The Africana Womanism Society lists 18 characteristics of The Africana womanist, including self-naming, self-defining, family-centered, flexible and desiring positive male companionship.

Clenora Hudson-Weems, Professor of English, University of Missouri, author of Africana Womanism: Reclaiming Ourselves, coined the concept Africana Womanism in the late 1980s (Africana is the feminine form of the Latin Africanus, meaning Of Africa, and appears to be preferred by the movement over African). Hudson-Weems argues that "Africana Womanism is not an addendum to feminism, Black feminism, African feminism or Alice Walker's womanism" According to Patricia Hill Collins, "Although some Africana women may support the very ideas on which feminism rests, however, many of them reject the term “feminism” because of what they perceive as its association with white women’s cause.
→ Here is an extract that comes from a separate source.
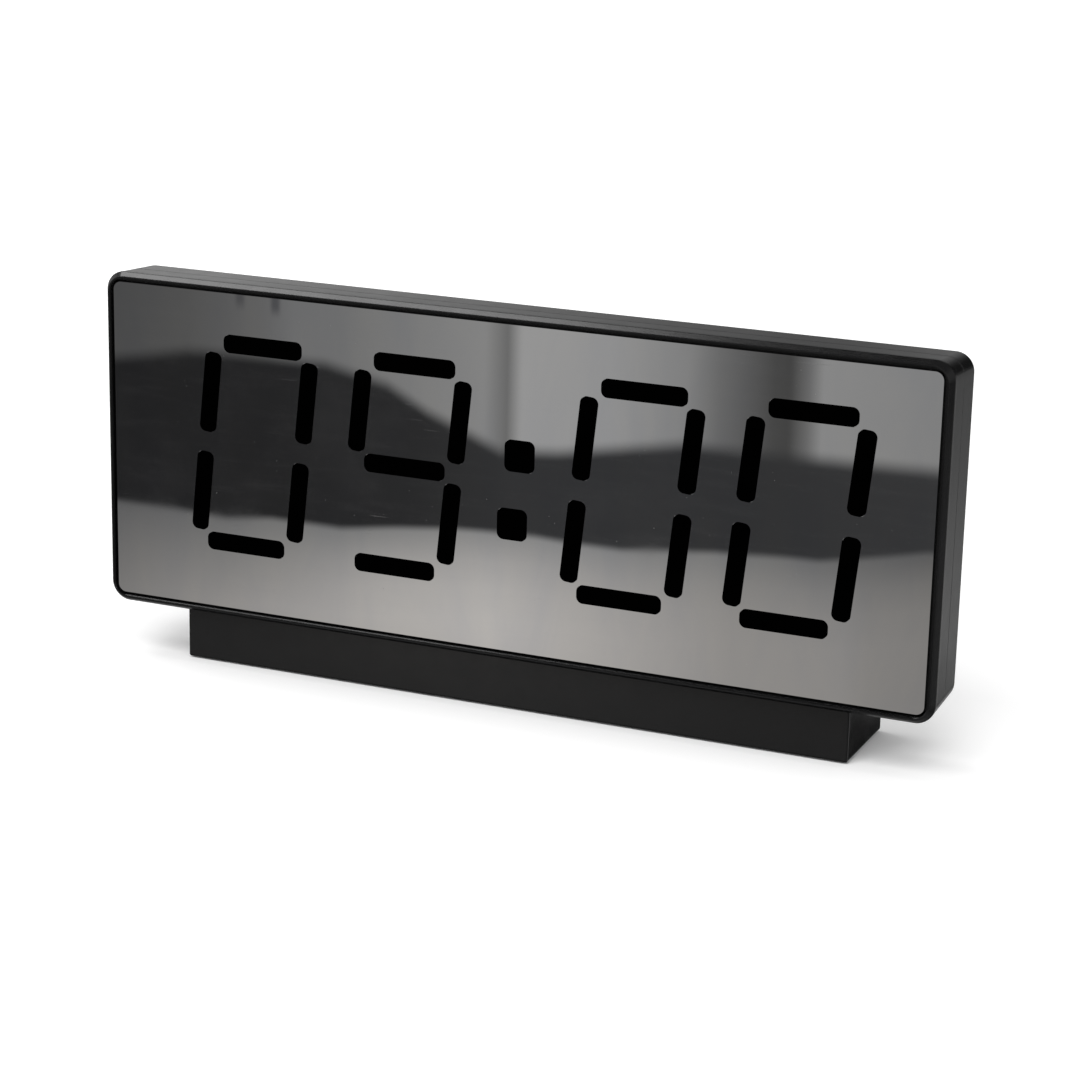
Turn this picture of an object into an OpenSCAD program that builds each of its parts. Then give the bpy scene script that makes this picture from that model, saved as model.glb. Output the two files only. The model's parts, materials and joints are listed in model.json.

They see feminism as operating exclusively within the terms white and American and perceive its opposite as being Black and American." Further many African men and women do not accept the ideology of feminism. According to Hudson-Weems, she states that "there is a general consensus in the Africana community that the feminist movement, by and large, is the White woman's movement for two reason. First, the Africana woman does not see the man as her primary enemy as does the White feminist, who is carrying out an age-old battle with her White male counterpart for subjugating her as his property. Africana men have never had the same institutionalized power to oppress Africana women as White men have had to oppress White women."